Tuesday, January 1, 2008

Much emerges from Lotusphere 2008

LOTUSPHERE ANALYSIS

By Mick Moignard

Wow! Lotusphere 2008. This was a very significant Lotusphere, significant for a number of reasons, most of which were not actually directly stated. The hidden significance started to emerge even as the Opening General Session ran on the Monday morning -- apt named, really, given the conference theme -- Emergence.

Mike Rhodin, Lotus General Manager, opening the OGS, explored Emergence, and touched on some numbers, noting that everything that was promised at 'Sphere 2007 shipped as expected, and more, helping Lotus to 9% revenue growth in 2007. Unless existing customers have had serious budget expansions, which given the expanded portfolio in 2007 was possible, some or most of that 9% must represent a net gain of market share for Lotus against its competitors.
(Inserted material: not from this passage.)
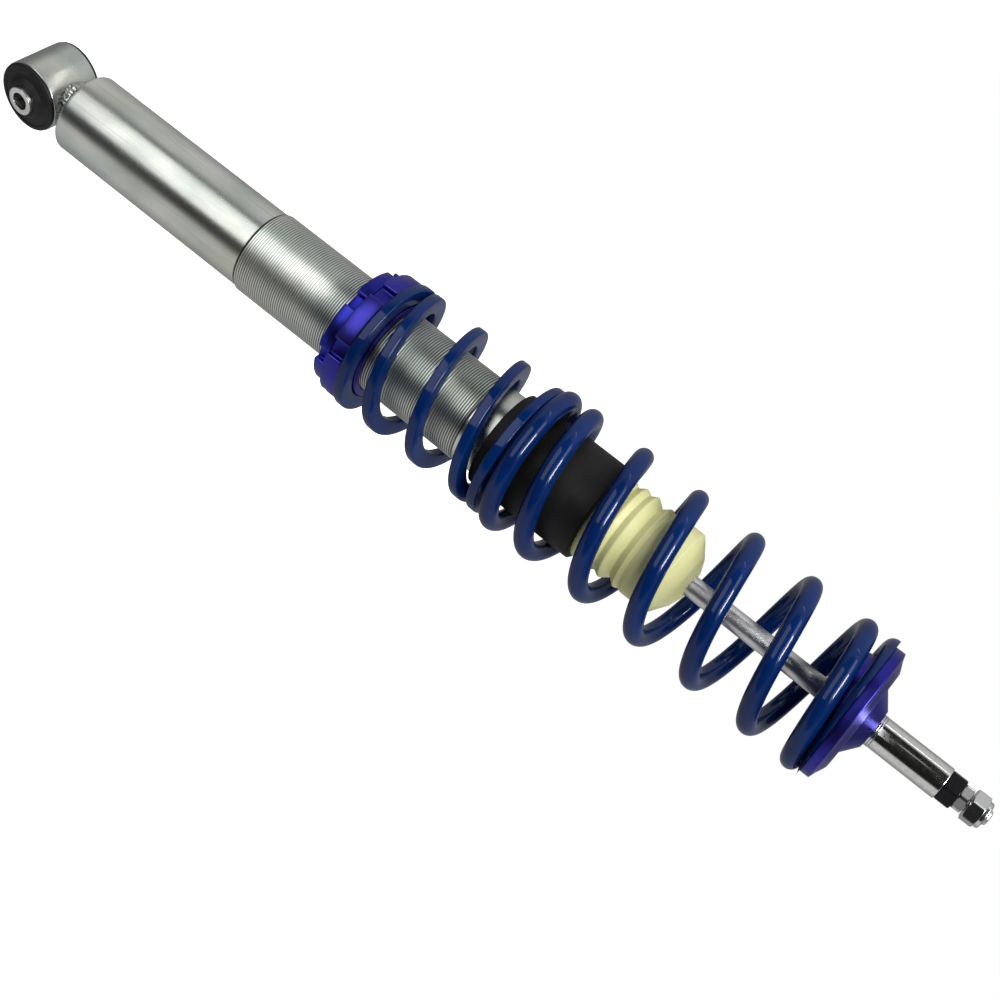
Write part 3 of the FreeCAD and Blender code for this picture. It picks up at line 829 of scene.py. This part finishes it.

"Lotusphere 2008 bodes well for us Notes and Domino professionals"

And that, along with just about everything else at Lotusphere 2008, bodes well for us Notes and Domino professionals. Indeed, as we'll see, the announcements made showed that times should be good for us to expand and extend their skills as we do ever more valuable things for our companies with all these new and enhanced products.

I said that the conference was significant for what was not said, too. I'll tell you why all that it was so significant in a later installment of my 2008 Lotusphere Analysis. Before I do that, I do need to tell you about all the various announcements and try to put them into some sort of context, so that you'll be able to see what I mean.

In this article, we'll talk about Notes and Domino as it is now. In the next, we'll talk about Domino 8.5. Then we'll move on to even more excitement over the next month. There's a lot to explore.

Notes and Domino

I don't know how many times it was stated that Notes is the core of the Lotus product portfolio, and that all of IBM is now fully behind the Notes and Domino family. Notes ain't dead yet, and there's no sign of its demise any time soon. I mention this because it's almost become an anti-tradition at Lotusphere to claim this is the year Notes is dead. And each year, Notes just gets stronger and stronger.

The first thing you'll see is Notes 8.0.1, due, I'm told, on the 15th of February. If you are using Notes 8.0, you need this release, and if you aren't, you need to download it to find out what all the fuss is about.

8.0.1, you say -- just a point maintenance release, you say. What's all the fuss about, there's never anything on x.0.1 releases but fixes? Well, not this time. Notes 8.0.1 Standard, that's the Eclipse/Expeditor based client, has some very cool and important new features. I'm also told by some beta program members that it also fixes the rather stately performance of 8.0 and pretty much all the UI quirks that were present in there too.